**RECORDED INFORMATION:**
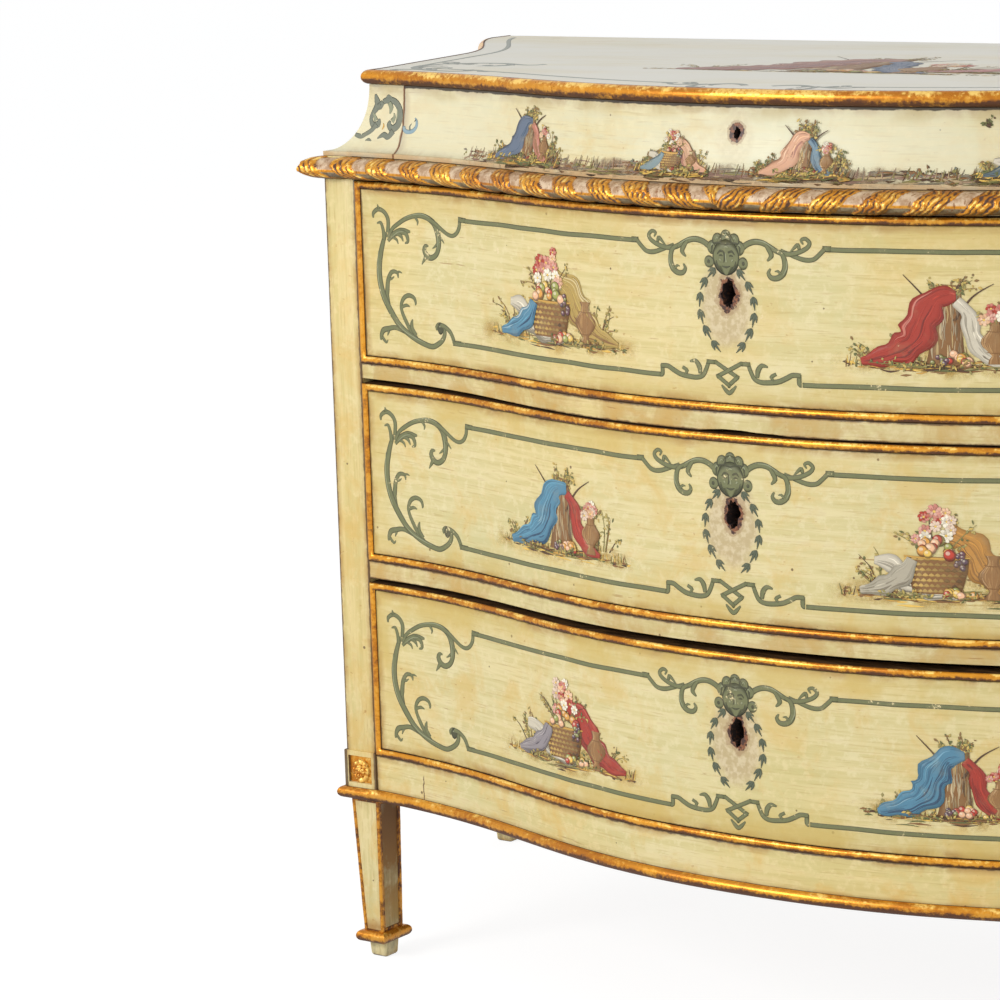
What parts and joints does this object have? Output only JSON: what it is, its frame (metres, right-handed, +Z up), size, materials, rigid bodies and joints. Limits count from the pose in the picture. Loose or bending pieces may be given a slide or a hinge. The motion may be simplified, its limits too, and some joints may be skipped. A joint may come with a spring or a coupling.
{
  "type": "chest of drawers",
  "caption": "Bow-fronted chest of drawers on tapered legs with a coved frieze drawer over deep drawers, cream painted with gilt mouldings.",
  "frame": {"origin": "middle of the footprint on the floor", "axes": "+X to the right seen from the front, +Y towards the back, -Y the bowed front, +Z up"},
  "size_m": [1.3584, 0.567, 0.88],
  "materials": {
    "cream_paint": "aged cream paint on gessoed wood, eggshell",
    "painted_top": "aged pale paint, waxed",
    "gilding": "worn gold leaf over red bole on carved wood",
    "bare_pine": "old bare softwood",
    "lock_iron": "dark forged iron"
  },
  "bodies": {
    "carcass": {"top_board": "painted_top", "top_edge_moulding": "gilding", "ribbon_moulding": "gilding", "base_moulding": "gilding", "rail_upper": "cream_paint", "rail_middle": "cream_paint", "rail_lower": "cream_paint", "apron": "cream_paint", "base_board": "bare_pine", "back_panel": "bare_pine", "frieze_corner_left": "cream_paint", "side_panel_left": "cream_paint", "front_post_left": "cream_paint", "back_post_left": "cream_paint", "rosette_left": "gilding", "frieze_runner_left": "bare_pine", "upper_runner_left": "bare_pine", "middle_runner_left": "bare_pine", "lower_runner_left": "bare_pine", "frieze_corner_right": "cream_paint", "side_panel_right": "cream_paint", "front_post_right": "cream_paint", "back_post_right": "cream_paint", "rosette_right": "gilding", "frieze_runner_right": "bare_pine", "upper_runner_right": "bare_pine", "middle_runner_right": "bare_pine", "lower_runner_right": "bare_pine"},
    "frieze_drawer": {"frieze_drawer_front": "cream_paint", "frieze_drawer_side_left": "bare_pine", "frieze_drawer_side_right": "bare_pine", "frieze_drawer_back": "bare_pine", "frieze_drawer_bottom": "bare_pine", "frieze_drawer_lock": "lock_iron"},
    "frieze_bolt": {"frieze_drawer_lock_bolt": "lock_iron"},
    "upper_drawer": {"upper_drawer_front": "cream_paint", "upper_drawer_bead": "gilding", "upper_drawer_side_left": "bare_pine", "upper_drawer_side_right": "bare_pine", "upper_drawer_back": "bare_pine", "upper_drawer_bottom": "bare_pine", "upper_drawer_lock": "lock_iron"},
    "upper_bolt": {"upper_drawer_lock_bolt": "lock_iron"},
    "middle_drawer": {"middle_drawer_front": "cream_paint", "middle_drawer_bead": "gilding", "middle_drawer_side_left": "bare_pine", "middle_drawer_side_right": "bare_pine", "middle_drawer_back": "bare_pine", "middle_drawer_bottom": "bare_pine", "middle_drawer_lock": "lock_iron"},
    "middle_bolt": {"middle_drawer_lock_bolt": "lock_iron"},
    "lower_drawer": {"lower_drawer_front": "cream_paint", "lower_drawer_bead": "gilding", "lower_drawer_side_left": "bare_pine", "lower_drawer_side_right": "bare_pine", "lower_drawer_back": "bare_pine", "lower_drawer_bottom": "bare_pine", "lower_drawer_lock": "lock_iron"},
    "lower_bolt": {"lower_drawer_lock_bolt": "lock_iron"}
  },
  "joints": [
    {"name": "frieze_drawer_slide", "type": "slide", "parent": "carcass", "child": "frieze_drawer", "axis": [0, -1, 0], "range_m": [0, 0.33]},
    {"name": "frieze_bolt_slide", "type": "slide", "parent": "frieze_drawer", "child": "frieze_bolt", "axis": [0, 0, 1], "range_m": [0, 0.0076]},
    {"name": "upper_drawer_slide", "type": "slide", "parent": "carcass", "child": "upper_drawer", "axis": [0, -1, 0], "range_m": [0, 0.33]},
    {"name": "upper_bolt_slide", "type": "slide", "parent": "upper_drawer", "child": "upper_bolt", "axis": [0, 0, 1], "range_m": [0, 0.0153]},
    {"name": "middle_drawer_slide", "type": "slide", "parent": "carcass", "child": "middle_drawer", "axis": [0, -1, 0], "range_m": [0, 0.33]},
    {"name": "middle_bolt_slide", "type": "slide", "parent": "middle_drawer", "child": "middle_bolt", "axis": [0, 0, 1], "range_m": [0, 0.0189]},
    {"name": "lower_drawer_slide", "type": "slide", "parent": "carcass", "child": "lower_drawer", "axis": [0, -1, 0], "range_m": [0, 0.33]},
    {"name": "lower_bolt_slide", "type": "slide", "parent": "lower_drawer", "child": "lower_bolt", "axis": [0, 0, 1], "range_m": [0, 0.0208]}
  ]
}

**EXERCISE GOAL:** Copy out all of the data exactly, leaving nothing out.

**RESPONSE TO THE EXERCISE:**
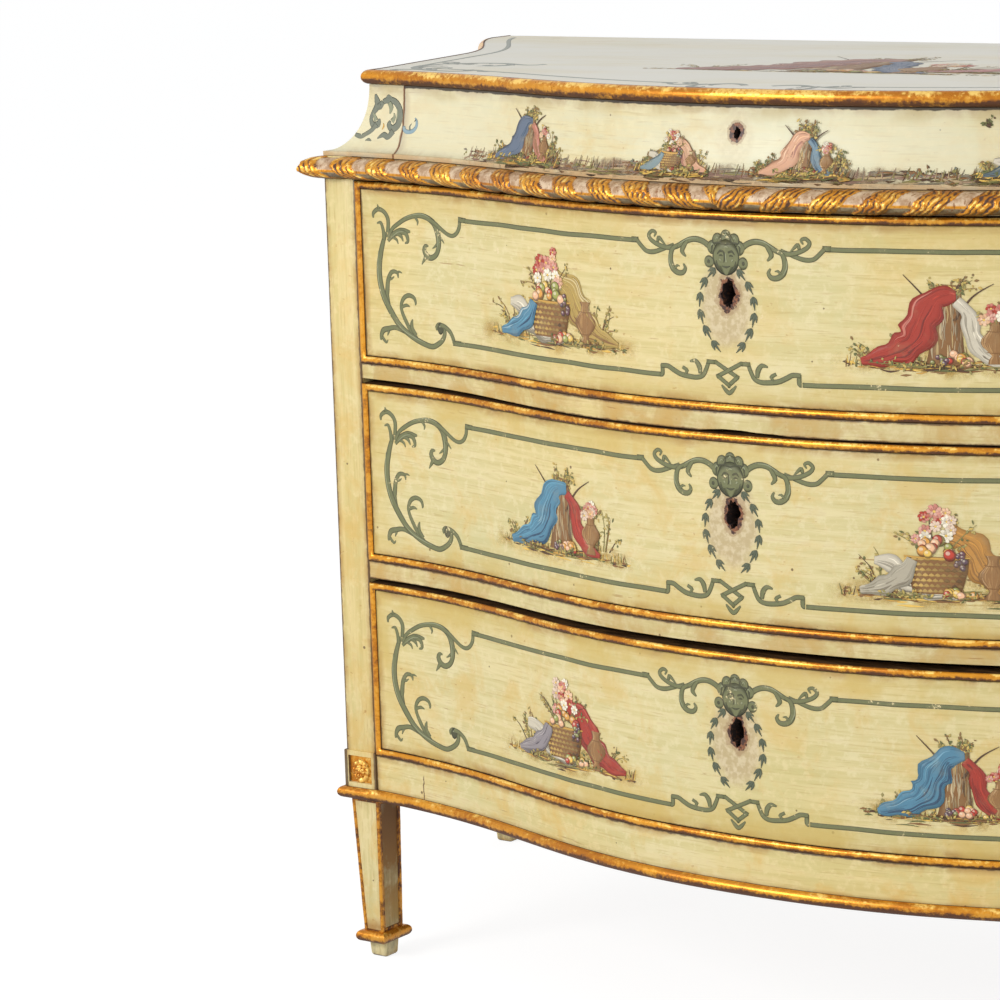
What parts and joints does this object have? Output only JSON: what it is, its frame (metres, right-handed, +Z up), size, materials, rigid bodies and joints. Limits count from the pose in the picture. Loose or bending pieces may be given a slide or a hinge. The motion may be simplified, its limits too, and some joints may be skipped. A joint may come with a spring or a coupling.
{
  "type": "chest of drawers",
  "caption": "Bow-fronted chest of drawers on tapered legs with a coved frieze drawer over deep drawers, cream painted with gilt mouldings.",
  "frame": {"origin": "middle of the footprint on the floor", "axes": "+X to the right seen from the front, +Y towards the back, -Y the bowed front, +Z up"},
  "size_m": [1.3584, 0.567, 0.88],
  "materials": {
    "cream_paint": "aged cream paint on gessoed wood, eggshell",
    "painted_top": "aged pale paint, waxed",
    "gilding": "worn gold leaf over red bole on carved wood",
    "bare_pine": "old bare softwood",
    "lock_iron": "dark forged iron"
  },
  "bodies": {
    "carcass": {"top_board": "painted_top", "top_edge_moulding": "gilding", "ribbon_moulding": "gilding", "base_moulding": "gilding", "rail_upper": "cream_paint", "rail_middle": "cream_paint", "rail_lower": "cream_paint", "apron": "cream_paint", "base_board": "bare_pine", "back_panel": "bare_pine", "frieze_corner_left": "cream_paint", "side_panel_left": "cream_paint", "front_post_left": "cream_paint", "back_post_left": "cream_paint", "rosette_left": "gilding", "frieze_runner_left": "bare_pine", "upper_runner_left": "bare_pine", "middle_runner_left": "bare_pine", "lower_runner_left": "bare_pine", "frieze_corner_right": "cream_paint", "side_panel_right": "cream_paint", "front_post_right": "cream_paint", "back_post_right": "cream_paint", "rosette_right": "gilding", "frieze_runner_right": "bare_pine", "upper_runner_right": "bare_pine", "middle_runner_right": "bare_pine", "lower_runner_right": "bare_pine"},
    "frieze_drawer": {"frieze_drawer_front": "cream_paint", "frieze_drawer_side_left": "bare_pine", "frieze_drawer_side_right": "bare_pine", "frieze_drawer_back": "bare_pine", "frieze_drawer_bottom": "bare_pine", "frieze_drawer_lock": "lock_iron"},
    "frieze_bolt": {"frieze_drawer_lock_bolt": "lock_iron"},
    "upper_drawer": {"upper_drawer_front": "cream_paint", "upper_drawer_bead": "gilding", "upper_drawer_side_left": "bare_pine", "upper_drawer_side_right": "bare_pine", "upper_drawer_back": "bare_pine", "upper_drawer_bottom": "bare_pine", "upper_drawer_lock": "lock_iron"},
    "upper_bolt": {"upper_drawer_lock_bolt": "lock_iron"},
    "middle_drawer": {"middle_drawer_front": "cream_paint", "middle_drawer_bead": "gilding", "middle_drawer_side_left": "bare_pine", "middle_drawer_side_right": "bare_pine", "middle_drawer_back": "bare_pine", "middle_drawer_bottom": "bare_pine", "middle_drawer_lock": "lock_iron"},
    "middle_bolt": {"middle_drawer_lock_bolt": "lock_iron"},
    "lower_drawer": {"lower_drawer_front": "cream_paint", "lower_drawer_bead": "gilding", "lower_drawer_side_left": "bare_pine", "lower_drawer_side_right": "bare_pine", "lower_drawer_back": "bare_pine", "lower_drawer_bottom": "bare_pine", "lower_drawer_lock": "lock_iron"},
    "lower_bolt": {"lower_drawer_lock_bolt": "lock_iron"}
  },
  "joints": [
    {"name": "frieze_drawer_slide", "type": "slide", "parent": "carcass", "child": "frieze_drawer", "axis": [0, -1, 0], "range_m": [0, 0.33]},
    {"name": "frieze_bolt_slide", "type": "slide", "parent": "frieze_drawer", "child": "frieze_bolt", "axis": [0, 0, 1], "range_m": [0, 0.0076]},
    {"name": "upper_drawer_slide", "type": "slide", "parent": "carcass", "child": "upper_drawer", "axis": [0, -1, 0], "range_m": [0, 0.33]},
    {"name": "upper_bolt_slide", "type": "slide", "parent": "upper_drawer", "child": "upper_bolt", "axis": [0, 0, 1], "range_m": [0, 0.0153]},
    {"name": "middle_drawer_slide", "type": "slide", "parent": "carcass", "child": "middle_drawer", "axis": [0, -1, 0], "range_m": [0, 0.33]},
    {"name": "middle_bolt_slide", "type": "slide", "parent": "middle_drawer", "child": "middle_bolt", "axis": [0, 0, 1], "range_m": [0, 0.0189]},
    {"name": "lower_drawer_slide", "type": "slide", "parent": "carcass", "child": "lower_drawer", "axis": [0, -1, 0], "range_m": [0, 0.33]},
    {"name": "lower_bolt_slide", "type": "slide", "parent": "lower_drawer", "child": "lower_bolt", "axis": [0, 0, 1], "range_m": [0, 0.0208]}
  ]
}